La première question, notamment, y fait textuellement référence, mot à mot, à une idée fondamentale dans ma « lettre ouverte » : le fait que j'aie « reproché » à bon nombre d'intellectuels juifs (dont je suis) « de ne pas dénoncer les bombardements israéliens à l'encontre des civils palestiniens comme (ils) s'insurgeaient naguère contre le siège de Sarajevo par les Serbes », tandis que la deuxième question fait clairement référence, jusque dans le détail de ma propre formulation, à ma comparaison, tout aussi essentielle, entre « Gaza, long d'un peu plus de quarante kilomètres et large de moins de dix kilomètres, au ghetto de Varsovie, de sinistre mémoire. » Et les interlocuteurs (car ils s'y sont mis, là, à trois !) de Finkielkraut de lui demander, dans la foulée, s'il ne trouve pas cette comparaison (bien que, ayant certes anticiper le reproche, j'aie toutefois pris la peine de spécifier que je ne souhaitais en rien comparer l'incomparable et que je me sois même bien gardé d'employer la problématique expression de « nazis » au regard des actuels dirigeants israéliens) « déplacée », voire « scandaleuse ».

Ainsi, en ne m'y citant jamais nommément (ce qui n'est pas bien grave en soi) et feignant donc d'ignorer les vérités que j'assène là, ces hypocrites ont en fait décidé de nier, aveugles et sourds, le calvaire des palestiniens à Gaza : chose bien plus condamnable tant sur le plan moral qu'humain ! Ce genre de méthode, typique de la mauvaise foi la plus patente, a un nom, aussi choquant soit-il à entendre : le négationnisme. Comment, du reste, s'en étonner lorsque l'on sait qu'il y a maintenant plus de soixante-cinq ans qu'Israël nie aux Palestiniens, privés de leur État, tout droit d'exister en tant que peuple libre ?

 

LE MUR DE L'APARTHEID

Je renchérirais même : Israël se conduit aujourd'hui avec les Palestiniens, notamment avec son infranchissable mur de séparation, comme l'Afrique du sud colonialiste se comportait jadis, lorsque ce pays pratiquait son ignoble politique d'apartheid, avec les Zoulous et autres populations indigènes ! C'est exactement là, par ailleurs, ce que soutenait également ce grand homme, parmi les grands hommes, que fut Nelson Mandela.
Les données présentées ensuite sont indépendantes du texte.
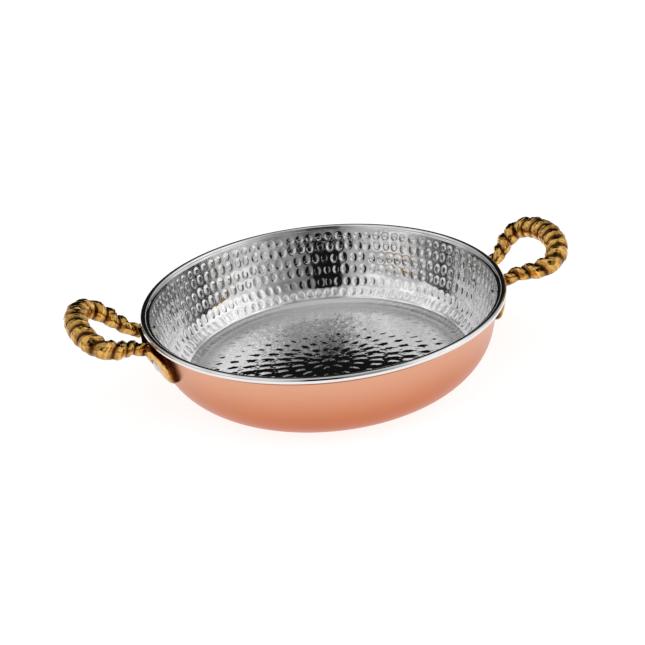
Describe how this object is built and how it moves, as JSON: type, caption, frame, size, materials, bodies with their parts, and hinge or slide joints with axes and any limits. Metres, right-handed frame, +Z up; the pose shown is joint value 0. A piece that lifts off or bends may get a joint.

Ce que je faisais en cette « lettre ouverte » n'était pourtant que chose sensée pour tout homme comme pour toute femme de bonne volonté : dénoncer l'assourdissant silence dont se rendent actuellement coupables les intellectuels juifs, à de trop rares exceptions près, face à l'innommable massacre dont Israël, pays auquel je suis particulièrement attaché par mon héritage familial, est en train de perpétrer en toute impunité, dans la Bande de Gaza, à l'encontre de centaines, sinon des milliers, de civils innocents.

 

NI DIEU NI DIABLE

Je ne m'attarderai certes pas ici sur cette misérable manipulation journalistique, doublée d'une invraisemblable lâcheté, dont font preuve ici tant « Le Figaro » que Finkielkraut. Qu'il me soit permis, en revanche, d'y analyser plus attentivement la réponse de Finkielkraut. Sidérante pour un philosophe digne de ce nom : « Ce retournement du devoir de mémoire me paraît être une preuve très convaincante de l'existence du diable ». Diantre, je savais que j'allais me faire taxer, par cet agité qui ne sait débattre sans avoir la bave à la bouche, de « traître » à ma propre cause, mais de là à me faire traiter de « diable » pour avoir osé exprimer, en tant que Juif, ma compassion envers les Palestiniens lorsque Israël les massacre sans pitié, les assassine du haut d'une bonne conscience plus qu'usurpée, voilà qui me laisse, par l'effroyable bêtise de pareil argument, pour le moins perplexe. Aussi grotesque qu'inique, cette réflexion de Finkielkraut, lequel flirte par ailleurs dangereusement, depuis un certain temps, avec les nauséabondes thèses du Front National ! J'ai même du mal à imaginer comment une institution aussi prestigieuse que l'Académie Française a pu élire, sous sa célèbre coupole, pareille caricature de philosophe.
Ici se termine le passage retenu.